Quantum computers will be more powerful than conventional computers for problems like efficient routing for logistics and mapping companies, new forms of machine learning, better product recommendations, and improved diagnostic tests.

The first universal quantum computers will be used for simulating molecules and reactions. Early, small quantum computers are ideally suited for chemical and molecular simulation.

Simulating the quantum effects that shape molecular structures and reactions is a natural problem for quantum computers, because their power comes from encoding data into those same challenging quantum states. The components that make up quantum computers, known as qubits, can use quantum-mechanical processes to take computational shortcuts impossible for a conventional machine.

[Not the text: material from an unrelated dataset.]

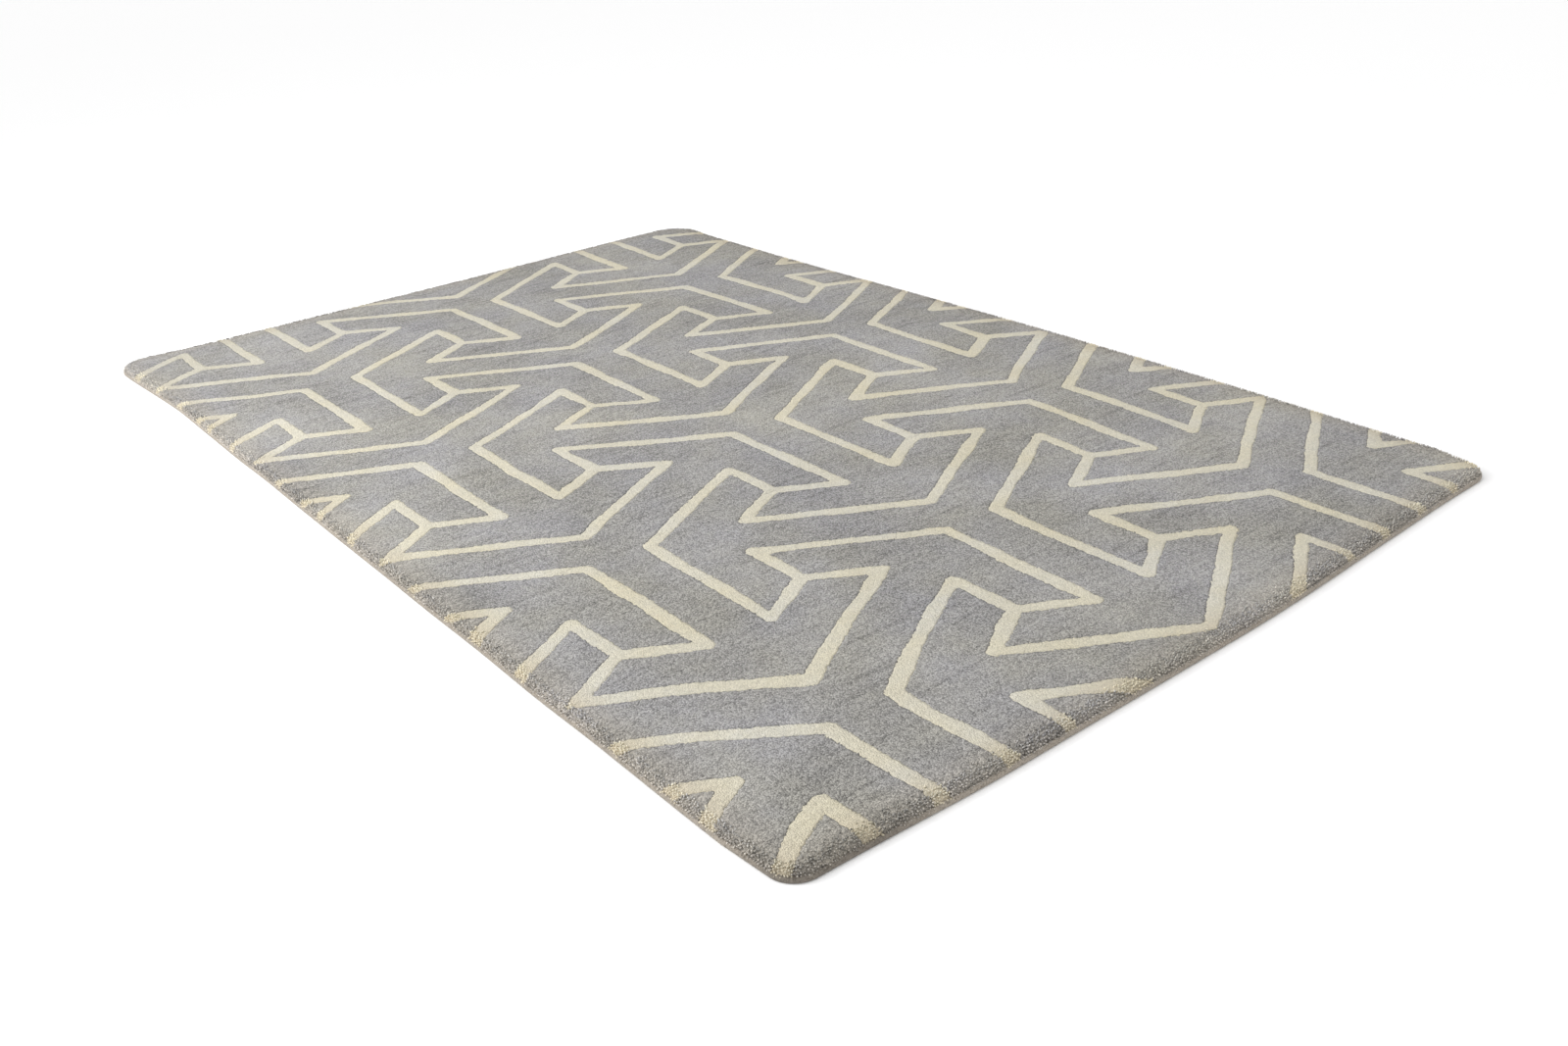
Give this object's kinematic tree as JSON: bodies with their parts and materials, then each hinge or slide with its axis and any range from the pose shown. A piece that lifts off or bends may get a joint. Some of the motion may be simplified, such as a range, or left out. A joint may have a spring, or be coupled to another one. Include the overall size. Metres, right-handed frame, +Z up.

Microsoft is betting on a less mature form of quantum hardware than IBM and Google but it has one of the most advanced efforts to develop practical quantum algorithms. Chemistry and materials science are among of its primary areas of focus. The group’s researchers have recently tried to show how hybrid systems in which a conventional computer and a small quantum computer work together could simulate chemistry.

“It has great promise for studying molecules,” says Krysta Svore, who leads Microsoft’s group working on quantum algorithms. Looking for new, practical superconducting materials is one possible application of the hybrid model that shouldn’t require very large quantum computers, she says. Conventional computers struggle to replicate the quantum behavior of electrons that underpins superconductivity.